To respond to the influx of cases, Citizens’ Gavel had to operate like an emergency system. Olanipekun said that Gavel’s network of volunteer lawyers expanded to 250 across the country, with rapid response legal teams, who could get to police stations and engage authorities quickly, positioned in Lagos and Abuja. 

According to him, Gavel secured the release of detainees and worked on cases that led to compensation for victims.

“That year alone, we were involved in over 400 intervention cases specifically tailored to people who were arrested and detained during the EndSARS protest,” he said.

As the cases increased for Gavel’s team, so did the risks. Olanipekun recalled that they received threats and intimidation calls to stop litigation. He also described that witness protection became a part of their job.

#EndSARS was the hardest. It was emotionally draining,” he said. “I had to run away from the country because of the blowback.”

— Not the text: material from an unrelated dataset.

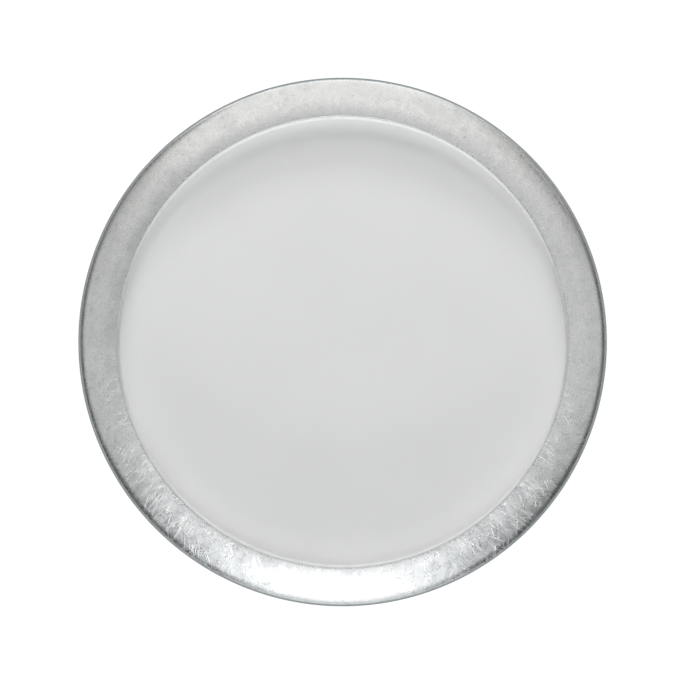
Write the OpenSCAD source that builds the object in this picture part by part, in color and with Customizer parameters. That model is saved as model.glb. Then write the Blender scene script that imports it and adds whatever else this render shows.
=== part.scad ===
// Charger plate: a pressed core under matt lacquer, with a band of lapped metal leaf round its rim.
// The plate stands on z = 0 with its axis on Z, and +Y is the edge at the photograph's top.

/* [Plate] */
// Diameter over the leaf laps
plate_d = 330; // [250:1:400]
// Width of the leaf band, from its inner edge to the outside
rim_w = 24.3; // [18:0.1:40]
// Thickness of the core's base, wall and rim
core_t = 4; // [3.5:0.1:5.5]

/* [Well] */
// Depth of the well, from the crest of the rim to its floor
well_h = 12; // [8:0.1:16]
// Radius of the cove between the well's floor and its wall
cove_r = 1; // [0.8:0.1:5]
// Slope of the wall, in degrees
wall_slope = 88; // [70:1:88]

/* [Rim] */
// Radius of the shoulder between the wall and the rim
shoulder_r = 0.8; // [0.6:0.1:3]
// Slope of the shoulder where the leaf starts, in degrees
leaf_slope = 25; // [10:1:60]
// Fall of the crowned rim where it meets the lip, in degrees
rim_fall = 12; // [6:0.5:16]
// Radius of the soft turn between the rim and the lip's edge
lip_soft_r = 12; // [6:0.5:16]
// Fall of the lip where the soft turn ends, in degrees
lip_fall = 28; // [20:1:45]
// Radius of the lip's edge
lip_r = 3.6; // [2:0.1:4.5]
// Width of the lip's turned-down edge
lip_w = 3.4; // [2.4:0.1:3.8]
// Depth that the lip hangs below the rim's underside
lip_hang = 2.8; // [2.4:0.1:4]

/* [Foot ring] */
// Diameter of the foot ring, at the middle of its bearing face
foot_d = 196; // [140:1:230]
// Width of the foot ring's bearing face
foot_w = 4; // [2.5:0.1:8]
// Height of the foot ring
foot_h = 3; // [2:0.1:6]
// Height up to which the sides of the foot ring are bare too
foot_bare_h = 0.9; // [0.7:0.1:1.6]

/* [Coats and leaf] */
// Thickness of the lacquer, front and back
lacquer_t = 0.3; // [0.1:0.05:0.5]
// Thickness of a sheet of leaf
leaf_t = 0.1; // [0.05:0.01:0.2]
// Angle that each sheet of leaf laps over the one before it, in degrees
lap_deg = 3; // [2:1:6]

/* [Hidden] */

$fn = 360;
arc_steps = 6;

// Where each sheet starts, counter-clockwise from +X, in degrees: full sheets, and two cut to close a run
seam_deg = [33, 61, 104, 152, 174, 221, 264, 313, 346];
// Angle over which a sheet steps down from its lap, in degrees
step_deg = 1;

// How far a cut runs past what it cuts
overrun = 0.5;

// Small radii of the underside
foot_edge_r = 0.6;
foot_root_r = 1.2;
under_bend_r = 2;
lip_root_r = 0.8;
// Radius of each lower corner of the lip, and where the front and back lacquer meet over its lower
// edge, as shares of its width
lip_edge_share = 0.45;
lacquer_joint_share = 0.6;
// Draft of the foot ring's sides, in degrees from upright
foot_draft = 14;

foot_r = foot_d / 2;
foot_run = foot_h * tan(foot_draft);
foot_bare_run = foot_bare_h * tan(foot_draft);

// Radii of the lacquered surface, and the height of the well's floor
outer_r = plate_d / 2 - 2 * leaf_t;
leaf_inner_r = plate_d / 2 - rim_w;
floor_z = foot_h + core_t + lacquer_t;

// The direction that faces out of a surface of the given slope
function facing(slope) = [-sin(slope), cos(slope)];
function along(slope) = [cos(slope), sin(slope)];

// The shoulder, which carries the leaf's inner edge, and the ends of the straight wall under it
shoulder_c = [leaf_inner_r + shoulder_r * sin(leaf_slope), floor_z + well_h - shoulder_r];
crest = shoulder_c + [0, shoulder_r];
wall_top = shoulder_c + shoulder_r * facing(wall_slope);
wall_rise = wall_top.y - floor_z - cove_r * (1 - cos(wall_slope));
wall_foot = wall_top - along(wall_slope) * wall_rise / sin(wall_slope);

// Centres of the other arcs of the top, each tangent to the next: cove, rim, soft turn and lip
cove_c = wall_foot + cove_r * facing(wall_slope);
lip_in = outer_r - lip_r * (1 - sin(lip_fall));
rim_run = lip_in - lip_soft_r * (sin(lip_fall) - sin(rim_fall)) - crest.x;
rim_r = rim_run / sin(rim_fall);
rim_c = crest - [0, rim_r];
soft_c = rim_c + (rim_r - lip_soft_r) * facing(-rim_fall);
lip_c = soft_c + (lip_soft_r - lip_r) * facing(-lip_fall);

// Underside of the wall and of the rim, each one core thickness behind the top of the core
rim_end = rim_c + rim_r * facing(-rim_fall);
rim_chord = rim_end - crest;
under_slope = atan2(rim_chord.y, rim_chord.x);
under_cove_r = cove_r + lacquer_t + core_t;
wall_under = cove_c - under_cove_r * facing(wall_slope);
rim_under = crest - (lacquer_t + core_t) * facing(under_slope);
under_corner = crossing(wall_under, wall_slope, rim_under, under_slope);
core_r = outer_r - lacquer_t;
lip_in_r = core_r - lip_w;
lip_root_z = rim_under.y + (lip_in_r - rim_under.x) * tan(under_slope);
lip_z = lip_root_z - lip_hang;
lip_edge_r = lip_w * lip_edge_share;
side_z = lip_z + lip_w * lacquer_joint_share;

function cross_z(a, b) = a.x * b.y - a.y * b.x;
function reversed(path) = [for (i = [len(path) - 1:-1:0]) path[i]];
function tail(path) = [for (i = [1:len(path) - 1]) path[i]];

// Point where the line through p at one slope meets the line through q at another
function crossing(p, p_slope, q, q_slope) =
    p + along(p_slope) * cross_z(q - p, along(q_slope)) / cross_z(along(p_slope), along(q_slope));

// Arc of a surface that faces its centre, or away from it, from one slope to another
function hollow_arc(c, r, from, to) =
    [for (i = [1:arc_steps]) c - r * facing(from + (to - from) * i / arc_steps)];
function crowned_arc(c, r, from, to) =
    [for (i = [1:arc_steps]) c + r * facing(from + (to - from) * i / arc_steps)];

// Section of the top at height h over the lacquered surface: the well up to the leaf, then rim and lip
function well_line(h) = concat(
    [[0, floor_z + h], [cove_c.x, floor_z + h]],
    hollow_arc(cove_c, cove_r - h, 0, wall_slope),
    [wall_top + h * facing(wall_slope)],
    crowned_arc(shoulder_c, shoulder_r + h, wall_slope, leaf_slope));
function rim_line(h) = concat(
    [shoulder_c + (shoulder_r + h) * facing(leaf_slope)],
    crowned_arc(shoulder_c, shoulder_r + h, leaf_slope, 0),
    crowned_arc(rim_c, rim_r + h, 0, -rim_fall),
    crowned_arc(soft_c, lip_soft_r + h, -rim_fall, -lip_fall),
    crowned_arc(lip_c, lip_r + h, -lip_fall, -90),
    [[outer_r + h, side_z]]);
function top_line(h) = concat(well_line(h), tail(rim_line(h)));

// A path with its inner corners rounded, moved by t to its right-hand side
function unit(v) = v / norm(v);
function right_of(v) = [v.y, -v.x];
function heading(path, i) = unit(path[i + 1] - path[i]);
function corner(path, i, r, t) =
    let (a = heading(path, i - 1), b = heading(path, i),
         turn = asin(cross_z(a, b)), side = sign(turn),
         v = path[i] + t * (right_of(a) + right_of(b)) / (1 + a * b),
         arc_r = r + side * t,
         start = v - a * arc_r * tan(abs(turn) / 2),
         c = start - side * arc_r * right_of(a),
         first = atan2(start.y - c.y, start.x - c.x))
    [for (k = [0:arc_steps]) c + arc_r * along(first + turn * k / arc_steps)];
function rounded(path, radii, t) = concat(
    [path[0] + t * right_of(heading(path, 0))],
    [for (i = [1:len(path) - 2]) each corner(path, i, radii[i - 1], t)],
    [path[len(path) - 1] + t * right_of(heading(path, len(path) - 2))]);

// Section of the underside at depth t below the core, inside and outside the bare foot ring
foot_in_r = foot_r - foot_w / 2;
foot_out_r = foot_r + foot_w / 2;
foot_in_end = [foot_in_r - foot_bare_run, foot_bare_h];
foot_out_end = [foot_out_r + foot_bare_run, foot_bare_h];
function base_line(t) = rounded(
    [[0, foot_h], [foot_in_r - foot_run, foot_h], foot_in_end],
    [foot_root_r], t);
function back_line(t) = concat(
    rounded([foot_out_end, [foot_out_r + foot_run, foot_h], [cove_c.x, foot_h]], [foot_root_r], t),
    hollow_arc(cove_c, under_cove_r + t, 0, wall_slope),
    tail(rounded(
        [wall_under,
         under_corner,
         [lip_in_r, lip_root_z],
         [lip_in_r, lip_z],
         [core_r, lip_z],
         [core_r, side_z]],
        [under_bend_r, lip_root_r, lip_edge_r, lip_edge_r], t)));
foot_path = [foot_in_end, [foot_in_r, 0], [foot_out_r, 0], foot_out_end];
foot_line = concat(corner(foot_path, 1, foot_edge_r, 0), corner(foot_path, 2, foot_edge_r, 0));

module turned(section) {
    rotate_extrude() polygon(section);
}

module core() {
    color("burlywood")
        turned(concat(top_line(-lacquer_t),
            tail(reversed(concat(base_line(0), foot_line, back_line(0))))));
}

module top_lacquer() {
    color("white") turned(concat(top_line(-lacquer_t), reversed(top_line(0))));
}

module back_lacquer() {
    color("white") turned(concat(back_line(0), reversed(back_line(lacquer_t))));
}

module base_lacquer() {
    color("white") turned(concat(base_line(0), reversed(base_line(lacquer_t))));
}

// A ring over the rim between heights low and high, from angle start round to angle end, and the same
// with its edges run on to cut another
module leaf_arc(low, high, start, end) {
    rotate([0, 0, start])
        rotate_extrude(angle = end - start)
            polygon(concat(rim_line(low), reversed(rim_line(high))));
}
function cut_line(h) = concat(
    [rim_line(h)[0] - overrun * along(leaf_slope)],
    rim_line(h),
    [[outer_r + h, side_z - overrun]]);
module leaf_cut(low, high, start, end) {
    rotate([0, 0, start])
        rotate_extrude(angle = end - start)
            polygon(concat(cut_line(low), reversed(cut_line(high))));
}

// A sheet starts on top of the sheet before it, steps down, and ends under the sheet after it
module leaf_sheet(i) {
    start = seam_deg[i];
    last = len(seam_deg) - 1;
    next = i < last ? seam_deg[i + 1] : seam_deg[0] + 360;
    color("silver")
        difference() {
            leaf_arc(0, 2 * leaf_t, start, next + lap_deg);
            leaf_cut(-overrun, leaf_t, start - step_deg, start + lap_deg);
            leaf_cut(leaf_t, 2 * leaf_t + overrun, start + lap_deg + step_deg, next + lap_deg + step_deg);
        }
}

core();
top_lacquer();
back_lacquer();
base_lacquer();
leaf_sheet(0);  // leaf_sheet_1
leaf_sheet(1);  // leaf_sheet_2
leaf_sheet(2);  // leaf_sheet_3
leaf_sheet(3);  // leaf_sheet_4
leaf_sheet(4);  // leaf_sheet_5
leaf_sheet(5);  // leaf_sheet_6
leaf_sheet(6);  // leaf_sheet_7
leaf_sheet(7);  // leaf_sheet_8
leaf_sheet(8);  // leaf_sheet_9
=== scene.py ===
"""Charger plate: the looks of its lacquer, leaf and bare core, and the studio it is photographed in."""

import math

import bpy
import numpy as np
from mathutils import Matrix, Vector


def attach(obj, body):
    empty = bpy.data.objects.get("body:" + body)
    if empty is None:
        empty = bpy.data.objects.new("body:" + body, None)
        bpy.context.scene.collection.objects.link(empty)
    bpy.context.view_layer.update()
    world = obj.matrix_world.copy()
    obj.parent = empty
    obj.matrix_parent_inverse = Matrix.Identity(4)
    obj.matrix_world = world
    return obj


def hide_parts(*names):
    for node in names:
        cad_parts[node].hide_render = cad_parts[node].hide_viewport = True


MM = 0.001
FULL = 360

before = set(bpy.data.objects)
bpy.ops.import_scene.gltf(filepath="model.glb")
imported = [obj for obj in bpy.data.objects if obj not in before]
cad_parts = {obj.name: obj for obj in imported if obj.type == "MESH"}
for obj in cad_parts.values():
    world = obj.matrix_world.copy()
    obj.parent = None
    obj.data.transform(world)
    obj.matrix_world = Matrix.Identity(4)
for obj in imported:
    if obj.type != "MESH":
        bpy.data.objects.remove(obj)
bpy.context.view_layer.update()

# The plate's own sizes, in millimetres and degrees, as the CAD part has them
PLATE_D = 330
RIM_W = 24.3
CORE_T = 4
WELL_H = 12
COVE_R = 1
WALL_SLOPE = 88
SHOULDER_R = 0.8
LEAF_SLOPE = 25
RIM_FALL = 12
LIP_SOFT_R = 12
LIP_FALL = 28
LIP_R = 3.6
LIP_W = 3.4
LIP_HANG = 2.8
FOOT_H = 3
LACQUER_T = 0.3
LEAF_T = 0.1
LAP_DEG = 3
STEP_DEG = 1
LACQUER_JOINT_SHARE = 0.6
SEAM_DEG = (33, 61, 104, 152, 174, 221, 264, 313, 346)
# Shares by degrees counter-clockwise from +X: how creased the leaf is, which also places its painted
# glints, and how much painted shade lies along the well
CREASED_AND_GLINT_SHARES = {
    0: 0.5, 90: 0.3, 180: 0.5, 215: 1, 235: 1.4, 250: 1, 262: 0.3,
    280: 0.3, 292: 1, 302: 1.6, 315: 1.4, 330: 0.9, 360: 0.5,
}
WELL_SHADE_SHARES = {0: 0, 60: 0.1, 120: 0.3, 150: 1.2, 180: 0.9, 205: 0.2, 230: 0, 360: 0}

OUTER_R = PLATE_D / 2 - 2 * LEAF_T
LEAF_INNER_R = PLATE_D / 2 - RIM_W
FLOOR_Z = FOOT_H + CORE_T + LACQUER_T


def facing(slope):
    """Direction that faces out of a surface of the given slope."""
    return np.array([-math.sin(math.radians(slope)), math.cos(math.radians(slope))])


def along(slope):
    return np.array([math.cos(math.radians(slope)), math.sin(math.radians(slope))])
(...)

By the time the protests slowed, Citizens’ Gavel had operationally gone through a pressure and scale different from what it started as. That experience shaped what it built next.

Day 1000: Building structure around scale

Post 2020, Olanipekun described activities at Citizens’ Gavel as revolving around putting more structures following the deluge of cases the team handled during the protests. The organisation built products that could handle parts of the process without needing a lawyer at every step.

There was Justice Clock in 2021, designed for tracking case files and managing cases launched by the Lagos State Government. There was also Filer, which Olanipekun described as a platform that used dispatch riders to help law firms file cases in court. Then there was Renew, a simpler tool designed to help people with the name change process. 

These products were attempts to stretch the model beyond direct intervention, but Filer and Renew were discontinued because they failed to gain enough traction to justify continued investment. The next iteration would be different.

In 2024, Citizens’ Gavel launched Podus AI, an AI-for-justice platform trained with laws and judicial precedents in Nigeria. Users can describe their issue by typing or using voice on WhatsApp, and the system generates legal documents, cites relevant Nigerian laws, and points users to the right government agencies to escalate the issue. 

He explained that the introduction of AI was about reducing human intervention in a system where demand far outpaces the number of available lawyers.

“There were always a lot of complaints from people who needed lawyers, and that was what informed Podus AI,” he said. “It’s not sustainable just having lawyers, so we had to create Podus AI to empower people.”

It is, in Olanipekun’s words, the organisation’s most successful product so far. He said the platform has grown to have over 33,000 users since its launch. It is around this tool that Gavel has continued expanding its capabilities by introducing additional layers, including background checks. 

Olanipekun said Gavel has been sustained by grants and fundraisers, adding that the organisation has raised over $1 million since 2017.

But grants alone were not enough to guarantee long-term sustainability. The organisation began to build tools for businesses willing to pay to support its access-to-justice work.

He described Gavel’s next phase as focused on making the system work, including fundraisers and adding enforcement pathways where regulators and courts can plug into the system to enforce complaints. At the same time, the organisation is looking to expand beyond Nigeria to Ghana and Senegal. 

Over nearly a decade, Citizens’ Gavel has moved from a one-person effort into a system that has handled thousands of legal issues across Nigeria. 

According to Olanipekun, the organisation has handled over 6,500 legal interventions since its inception, ranging from police brutality cases to consumer protection, landlord disputes, and legal advisory.

What began as a lawyer stepping away from a system he felt held back justice has since become something that builds tools that give people a way to move through the justice system and push it to respond.